Significant trade mark / comparative advertising law victory for big brand owners

Tuesday June 30th 2009, by Piers Strickland

The European Court of Justice (ECJ) has recently handed down its decision in the long-running case of L’Oréal SA v Bellure NV.

The case emanated from the use of L’Oréal trade marks in a list of products that were not genuine L’Oréal, but which nonetheless used the L’Oréal trade marks for comparative purposes.

The key question before the ECJ was to decide when use of the L’Oréal trade marks in comparative advertising would be taking “unfair advantage” and therefore amount to an act of trade mark infringement under the European Directive on Trade Marks (First Council Directive 89/104/EEC of 21 December 1988 to approximate the laws of the Member States relating to trade marks).

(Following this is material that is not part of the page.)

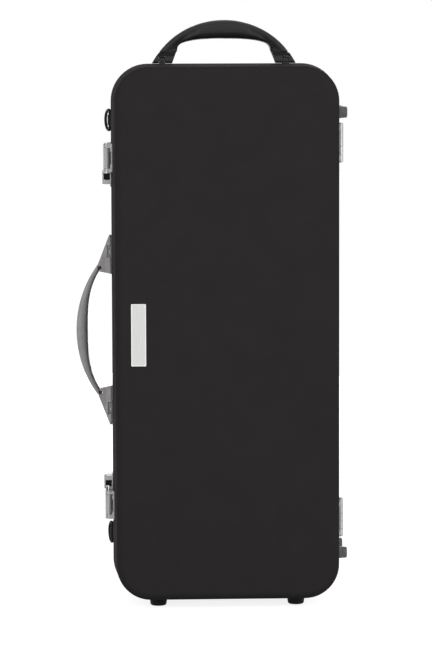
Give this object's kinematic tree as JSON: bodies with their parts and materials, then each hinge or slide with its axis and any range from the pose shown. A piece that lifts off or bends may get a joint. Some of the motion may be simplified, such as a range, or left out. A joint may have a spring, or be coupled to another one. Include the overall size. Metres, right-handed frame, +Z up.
{
  "type": "bassoon case",
  "caption": "Tall black hard case for a bassoon standing on end, with a hinged lid, side latches, side and top handles, strap rings and a padded insert.",
  "frame": {"origin": "middle of the bounding box in X and Y, at the soles of the bottom feet", "axes": "+Z up along the case as it stands on its short end, +X from the latch and side handle side to the hinge side, +Y from the lid to the back of the base"},
  "size_m": [0.3205, 0.1562, 0.694],
  "materials": {
    "case_shell": "black moulded shell, fine texture, matte",
    "rim_metal": "black painted rim profile",
    "seal_rubber": "black soft rubber seal",
    "plush": "dark blue plush",
    "tab_leather": "black leather tab",
    "badge_metal": "bare satin plate with a bright edge",
    "satin_steel": "satin nickelled steel",
    "spring_steel": "bare spring wire",
    "ear_grey": "grey painted steel",
    "dark_steel": "black painted steel",
    "button_steel": "satin thumb tab",
    "grip_graphite": "graphite moulded grip, soft sheen",
    "shoe_grey": "light grey moulded shoe",
    "grip_leather": "black leather-covered grip, two stitch lines",
    "cap_black": "black moulded end cap",
    "foot_rubber": "dark moulded rubber"
  },
  "bodies": {
    "base": {"base_shell": "case_shell", "base_rim": "rim_metal", "rim_seal": "seal_rubber", "insert_floor": "plush", "insert_frame": "plush", "insert_partitions": "plush", "insert_dividers": "plush", "insert_risers": "plush", "hinge_base_leaves": "satin_steel", "hinge_pins": "satin_steel", "base_rivets": "satin_steel", "latch_upper_case": "satin_steel", "latch_lower_case": "satin_steel", "latch_upper_spring": "spring_steel", "latch_lower_spring": "spring_steel", "side_ear_upper": "ear_grey", "side_ear_lower": "ear_grey", "side_handle_pins": "ear_grey", "top_ear_left": "dark_steel", "top_ear_right": "dark_steel", "top_handle_pins": "satin_steel", "d_ring_clips": "dark_steel", "base_bottom_feet": "foot_rubber", "base_side_feet": "foot_rubber", "base_foot_screws": "satin_steel"},
    "lid": {"lid_shell": "case_shell", "lid_rim": "rim_metal", "lid_lining": "plush", "badge_plate": "badge_metal", "hinge_lid_leaves": "satin_steel", "lid_rivets": "satin_steel", "latch_upper_bracket": "satin_steel", "latch_lower_bracket": "satin_steel", "latch_upper_pin": "satin_steel", "latch_lower_pin": "satin_steel", "lid_bottom_feet": "foot_rubber", "lid_side_feet": "foot_rubber", "lid_foot_screws": "satin_steel"},
    "upper_hasp": {"latch_upper_hasp": "satin_steel"},
    "lower_hasp": {"latch_lower_hasp": "satin_steel"},
    "upper_bolt": {"latch_upper_bolt": "dark_steel", "latch_upper_button": "button_steel"},
    "lower_bolt": {"latch_lower_bolt": "dark_steel", "latch_lower_button": "button_steel"},
    "side_handle": {"side_handle_grip": "grip_graphite", "side_shoe_upper": "shoe_grey", "side_shoe_lower": "shoe_grey"},
    "top_handle": {"top_handle_grip": "grip_leather", "top_cap_left": "cap_black", "top_cap_right": "cap_black"},
    "ring_upper_left": {"d_ring_upper_left": "dark_steel"},
    "ring_lower_left": {"d_ring_lower_left": "dark_steel"},
    "ring_upper_right": {"d_ring_upper_right": "dark_steel"},
    "ring_lower_right": {"d_ring_lower_right": "dark_steel"},
    "accessory_cover": {"accessory_lid": "plush", "accessory_tab": "tab_leather"}
  },
  "joints": [
    {"name": "lid_hinge", "type": "hinge", "parent": "base", "child": "lid", "pos_m": [0.156, -0.0049, 0.3251], "axis": [0, 0, 1], "range_deg": [0, 105]},
    {"name": "upper_hasp_hinge", "type": "hinge", "parent": "lid", "child": "upper_hasp", "pos_m": [-0.12244, -0.02267, 0.5231], "axis": [0, 0, 1], "range_deg": [0, 110]},
    {"name": "lower_hasp_hinge", "type": "hinge", "parent": "lid", "child": "lower_hasp", "pos_m": [-0.12244, -0.02267, 0.1271], "axis": [0, 0, 1], "range_deg": [0, 110]},
    {"name": "upper_bolt_slide", "type": "slide", "parent": "base", "child": "upper_bolt", "axis": [0, 0, -1], "range_m": [0, 0.0036], "stiffness_N_per_m": 250, "springref_m": -0.002, "deforming": ["latch_upper_spring"]},
    {"name": "lower_bolt_slide", "type": "slide", "parent": "base", "child": "lower_bolt", "axis": [0, 0, 1], "range_m": [0, 0.0036], "stiffness_N_per_m": 250, "springref_m": -0.002, "deforming": ["latch_lower_spring"]},
    {"name": "side_handle_turn", "type": "hinge", "parent": "base", "child": "side_handle", "pos_m": [-0.12022, 0.00826, 0.3251], "axis": [0, 0, 1], "range_deg": [-60, 60]},
    {"name": "top_handle_turn", "type": "hinge", "parent": "base", "child": "top_handle", "pos_m": [0.0175, 0.00835, 0.64711], "axis": [1, 0, 0], "range_deg": [-50, 50]},
    {"name": "ring_upper_left_turn", "type": "hinge", "parent": "base", "child": "ring_upper_left", "pos_m": [-0.11809, 0.03919, 0.5751], "axis": [0, 0, 1], "range_deg": [-20, 135]},
    {"name": "ring_lower_left_turn", "type": "hinge", "parent": "base", "child": "ring_lower_left", "pos_m": [-0.11809, 0.03919, 0.0751], "axis": [0, 0, 1], "range_deg": [-14, 140]},
    {"name": "ring_upper_right_turn", "type": "hinge", "parent": "base", "child": "ring_upper_right", "pos_m": [0.15309, 0.03919, 0.5751], "axis": [0, 0, -1], "range_deg": [-4, 105]},
    {"name": "ring_lower_right_turn", "type": "hinge", "parent": "base", "child": "ring_lower_right", "pos_m": [0.15309, 0.03919, 0.0751], "axis": [0, 0, -1], "range_deg": [-4, 105]},
    {"name": "accessory_cover_hinge", "type": "hinge", "parent": "base", "child": "accessory_cover", "pos_m": [0.0352, -0.0029, 0.4991], "axis": [0, 0, -1], "range_deg": [0, 100]}
  ]
}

The ECJ held that a trade mark owner does not need to prove confusion and/or detriment in order to bring a claim for trade mark infringement for unfair advantage.  Instead the ECJ held that unfair advantage could be obtained where:

“a party seeks…to ride on the coat-tails of the mark with a reputation in order to benefit from the power of attraction, the reputation and the prestige of that mark and to exploit, without paying any financial compensation, the marketing effort expended by the proprietor of the mark in order to create and maintain the mark’s image”.

This case represents a significant victory for big well-known brand owners, not just those with famous trade marks in the perfume / luxury goods sector.  This decision means that big brand owners, who have trade marks with a significant “reputation”, will be in a much better position to take action against those third parties who use their trade mark in comparative advertising.